--- BEGIN ---
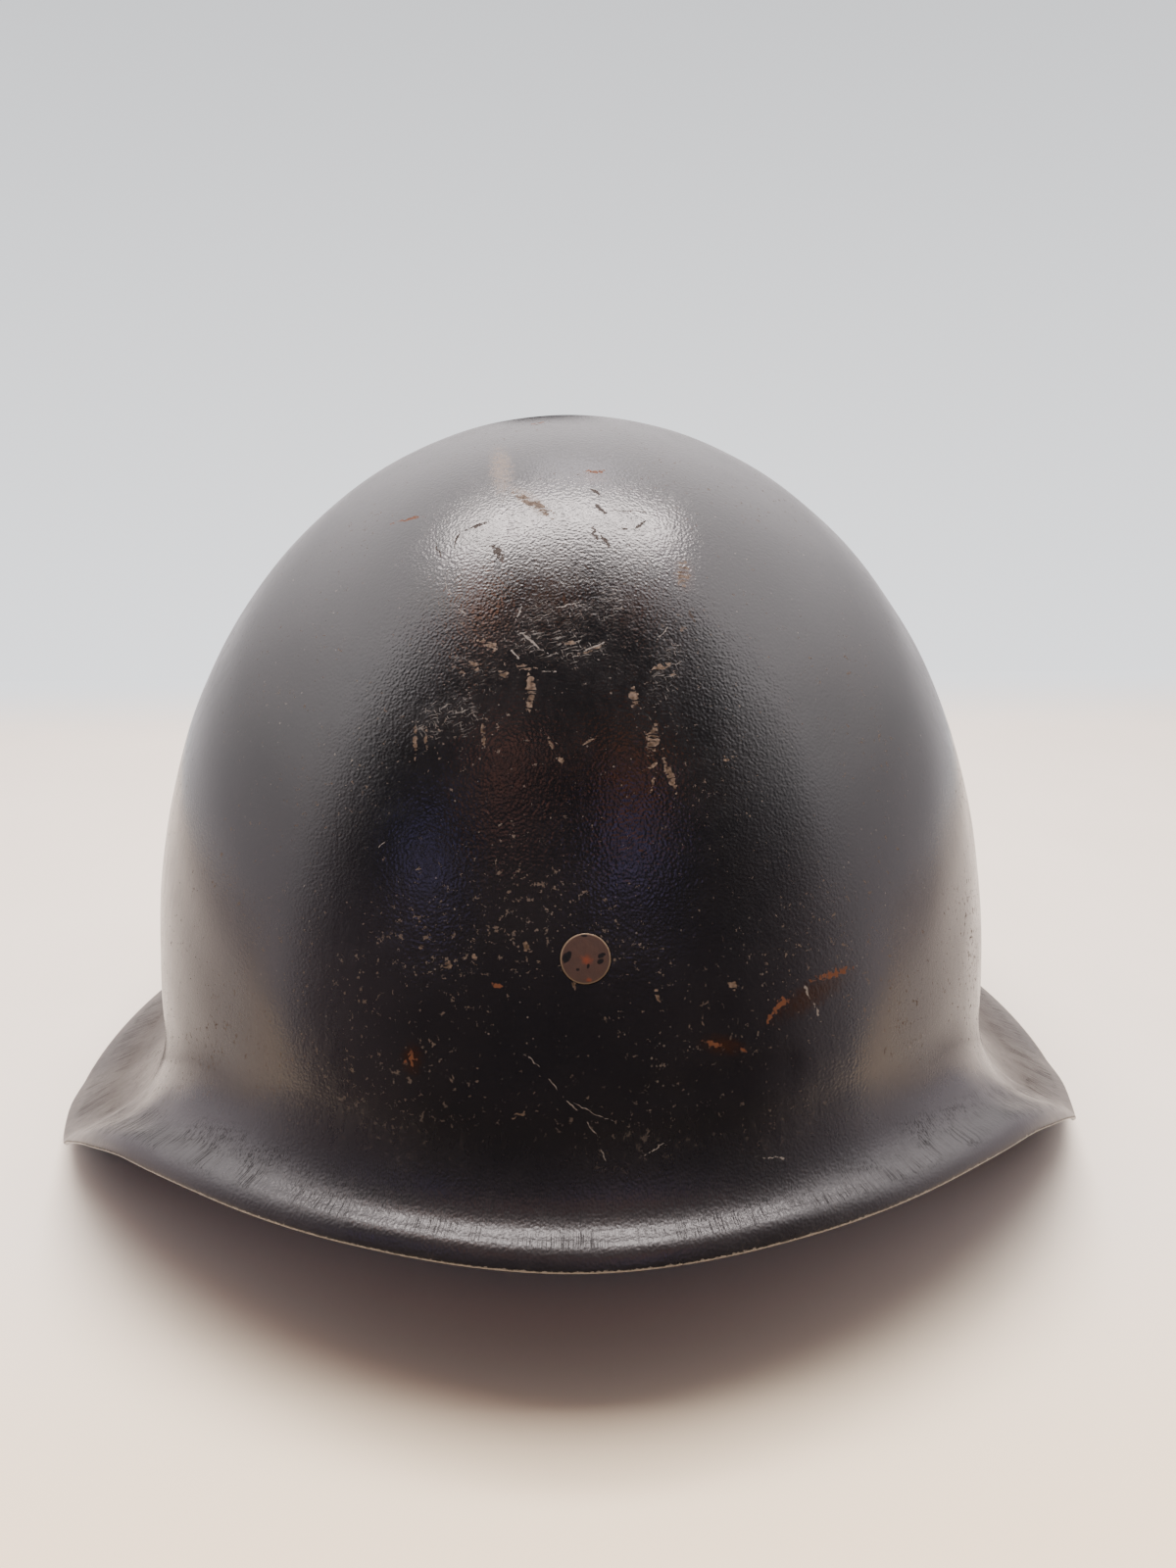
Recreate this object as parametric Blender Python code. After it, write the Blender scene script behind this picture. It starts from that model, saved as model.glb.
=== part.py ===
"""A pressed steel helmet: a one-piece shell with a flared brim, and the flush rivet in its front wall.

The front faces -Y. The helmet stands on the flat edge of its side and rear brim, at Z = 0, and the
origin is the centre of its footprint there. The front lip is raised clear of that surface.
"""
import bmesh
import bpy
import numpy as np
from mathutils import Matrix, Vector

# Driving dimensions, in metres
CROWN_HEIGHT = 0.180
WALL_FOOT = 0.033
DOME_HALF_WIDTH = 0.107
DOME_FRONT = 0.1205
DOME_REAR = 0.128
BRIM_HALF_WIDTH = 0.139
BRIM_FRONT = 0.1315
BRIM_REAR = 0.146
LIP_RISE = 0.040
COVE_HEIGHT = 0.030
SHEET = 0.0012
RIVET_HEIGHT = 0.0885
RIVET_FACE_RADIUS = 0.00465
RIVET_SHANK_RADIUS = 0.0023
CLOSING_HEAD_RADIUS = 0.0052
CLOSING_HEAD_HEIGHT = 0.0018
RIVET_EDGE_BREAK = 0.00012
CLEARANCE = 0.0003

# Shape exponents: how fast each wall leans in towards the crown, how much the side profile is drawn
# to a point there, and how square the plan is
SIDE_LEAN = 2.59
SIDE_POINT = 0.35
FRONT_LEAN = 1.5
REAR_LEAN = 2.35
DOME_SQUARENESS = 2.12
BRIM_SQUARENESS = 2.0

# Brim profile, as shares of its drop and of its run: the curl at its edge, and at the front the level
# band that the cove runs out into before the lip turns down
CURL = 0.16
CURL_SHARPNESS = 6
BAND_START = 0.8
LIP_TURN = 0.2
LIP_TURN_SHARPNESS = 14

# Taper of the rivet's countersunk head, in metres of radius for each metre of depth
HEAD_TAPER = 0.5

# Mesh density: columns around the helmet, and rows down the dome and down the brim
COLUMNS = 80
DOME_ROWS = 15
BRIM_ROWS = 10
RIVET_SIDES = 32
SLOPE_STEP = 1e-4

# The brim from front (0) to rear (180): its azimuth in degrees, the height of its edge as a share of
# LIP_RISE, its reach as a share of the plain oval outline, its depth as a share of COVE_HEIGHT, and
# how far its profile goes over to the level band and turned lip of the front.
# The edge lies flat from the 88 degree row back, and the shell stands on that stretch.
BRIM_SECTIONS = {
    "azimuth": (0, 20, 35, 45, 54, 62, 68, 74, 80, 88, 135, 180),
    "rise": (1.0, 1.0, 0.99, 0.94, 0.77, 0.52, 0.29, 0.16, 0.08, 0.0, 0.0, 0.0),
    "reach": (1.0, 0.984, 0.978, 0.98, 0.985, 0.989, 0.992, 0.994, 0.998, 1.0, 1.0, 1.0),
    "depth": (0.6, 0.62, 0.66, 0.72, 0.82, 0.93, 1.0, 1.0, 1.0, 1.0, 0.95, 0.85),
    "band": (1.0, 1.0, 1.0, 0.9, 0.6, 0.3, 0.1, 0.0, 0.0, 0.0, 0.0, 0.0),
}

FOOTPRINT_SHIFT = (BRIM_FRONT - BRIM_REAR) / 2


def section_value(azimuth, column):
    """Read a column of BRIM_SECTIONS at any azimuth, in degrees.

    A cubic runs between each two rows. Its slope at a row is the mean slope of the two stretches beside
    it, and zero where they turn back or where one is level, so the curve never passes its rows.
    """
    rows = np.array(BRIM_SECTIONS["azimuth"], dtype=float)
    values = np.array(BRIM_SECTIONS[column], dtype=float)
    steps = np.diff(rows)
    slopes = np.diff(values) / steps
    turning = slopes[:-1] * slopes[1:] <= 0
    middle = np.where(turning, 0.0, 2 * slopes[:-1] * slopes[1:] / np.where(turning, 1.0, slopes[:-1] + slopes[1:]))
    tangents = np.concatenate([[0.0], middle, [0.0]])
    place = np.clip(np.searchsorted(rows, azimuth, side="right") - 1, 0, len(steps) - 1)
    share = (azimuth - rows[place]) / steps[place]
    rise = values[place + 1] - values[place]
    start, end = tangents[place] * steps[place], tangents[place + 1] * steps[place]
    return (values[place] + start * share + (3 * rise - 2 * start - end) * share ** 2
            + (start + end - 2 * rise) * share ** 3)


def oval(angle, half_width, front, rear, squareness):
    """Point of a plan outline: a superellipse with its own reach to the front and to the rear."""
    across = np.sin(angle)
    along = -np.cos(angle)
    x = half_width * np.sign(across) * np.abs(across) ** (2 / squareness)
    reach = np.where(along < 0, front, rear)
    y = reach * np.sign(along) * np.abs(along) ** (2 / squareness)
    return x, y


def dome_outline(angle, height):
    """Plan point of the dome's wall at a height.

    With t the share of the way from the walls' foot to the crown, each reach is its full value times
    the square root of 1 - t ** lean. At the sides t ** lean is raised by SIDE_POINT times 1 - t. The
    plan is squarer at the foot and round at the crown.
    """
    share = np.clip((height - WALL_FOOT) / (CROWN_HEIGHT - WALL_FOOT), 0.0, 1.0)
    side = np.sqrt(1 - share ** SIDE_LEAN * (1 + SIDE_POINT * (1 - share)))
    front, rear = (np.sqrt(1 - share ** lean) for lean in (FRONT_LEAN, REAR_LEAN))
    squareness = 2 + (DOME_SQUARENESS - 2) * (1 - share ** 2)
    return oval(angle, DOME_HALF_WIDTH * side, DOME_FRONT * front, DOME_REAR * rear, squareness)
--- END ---
- _Stated exercise_:
The required output is the exact run of lines from the beginning of the listing above to the line that contains "from mathutils import Matrix, Vector", inclusive of both.

- _Exercise result_:
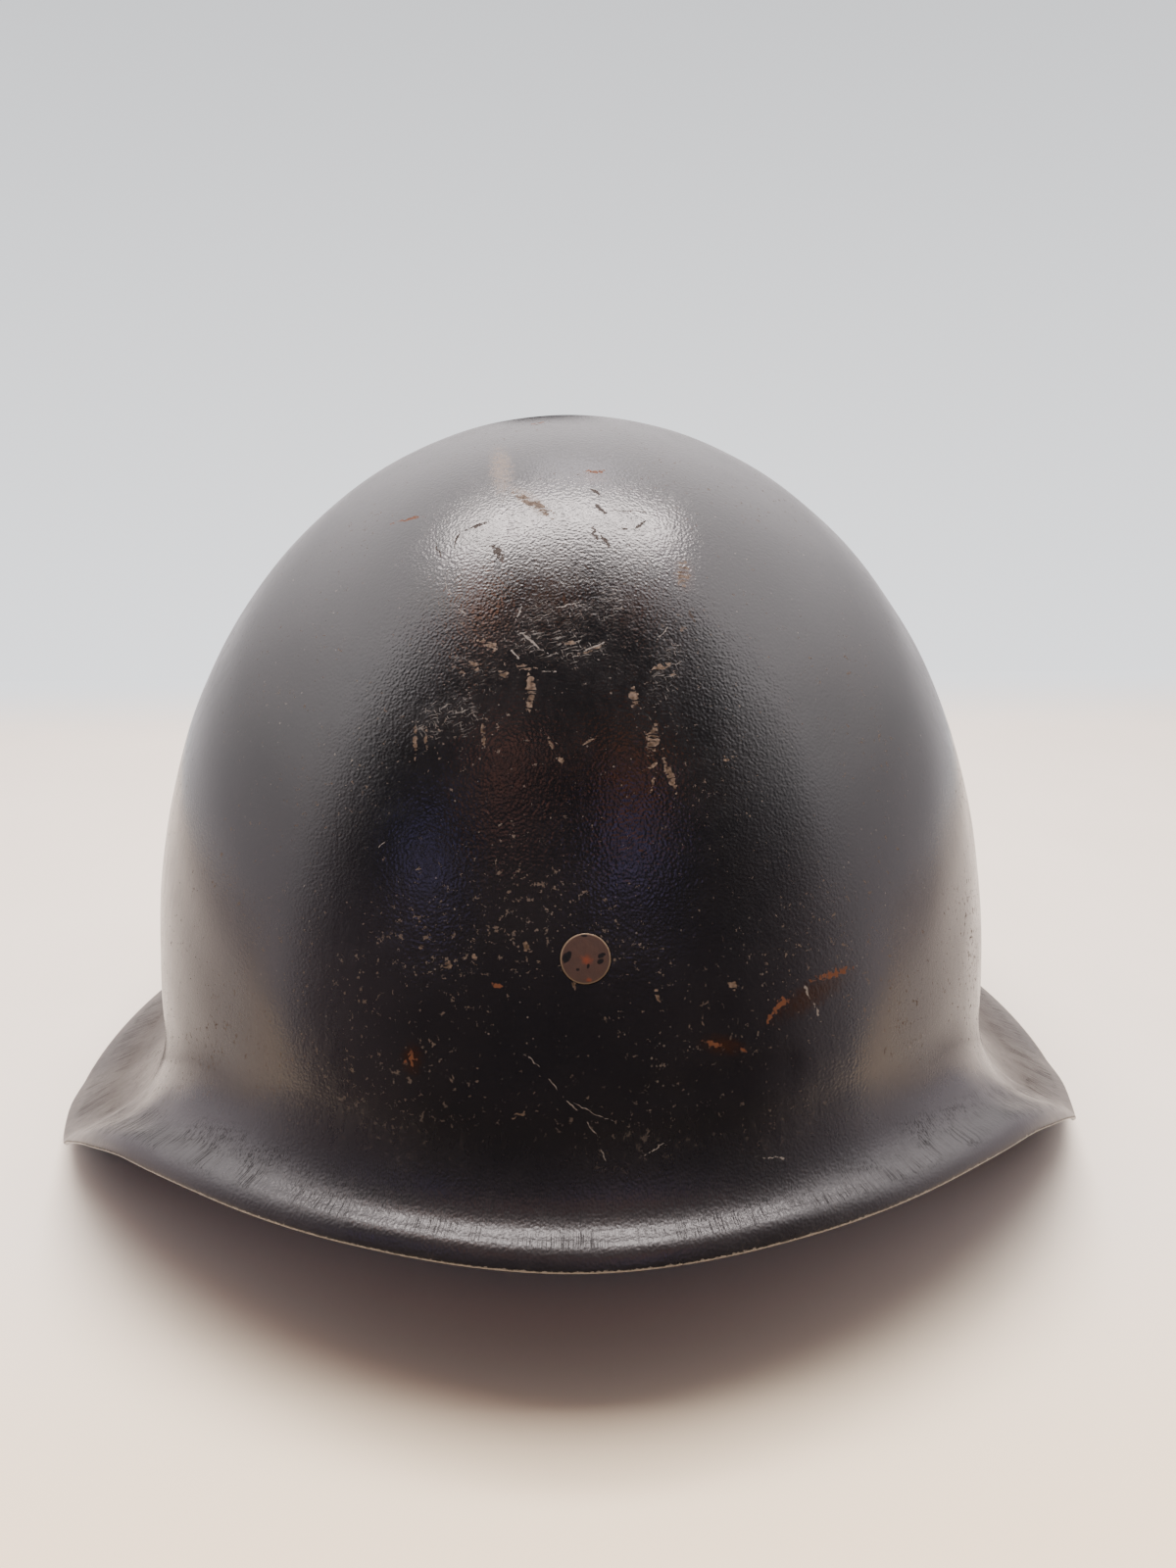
Recreate this object as parametric Blender Python code. After it, write the Blender scene script behind this picture. It starts from that model, saved as model.glb.
=== part.py ===
"""A pressed steel helmet: a one-piece shell with a flared brim, and the flush rivet in its front wall.

The front faces -Y. The helmet stands on the flat edge of its side and rear brim, at Z = 0, and the
origin is the centre of its footprint there. The front lip is raised clear of that surface.
"""
import bmesh
import bpy
import numpy as np
from mathutils import Matrix, Vector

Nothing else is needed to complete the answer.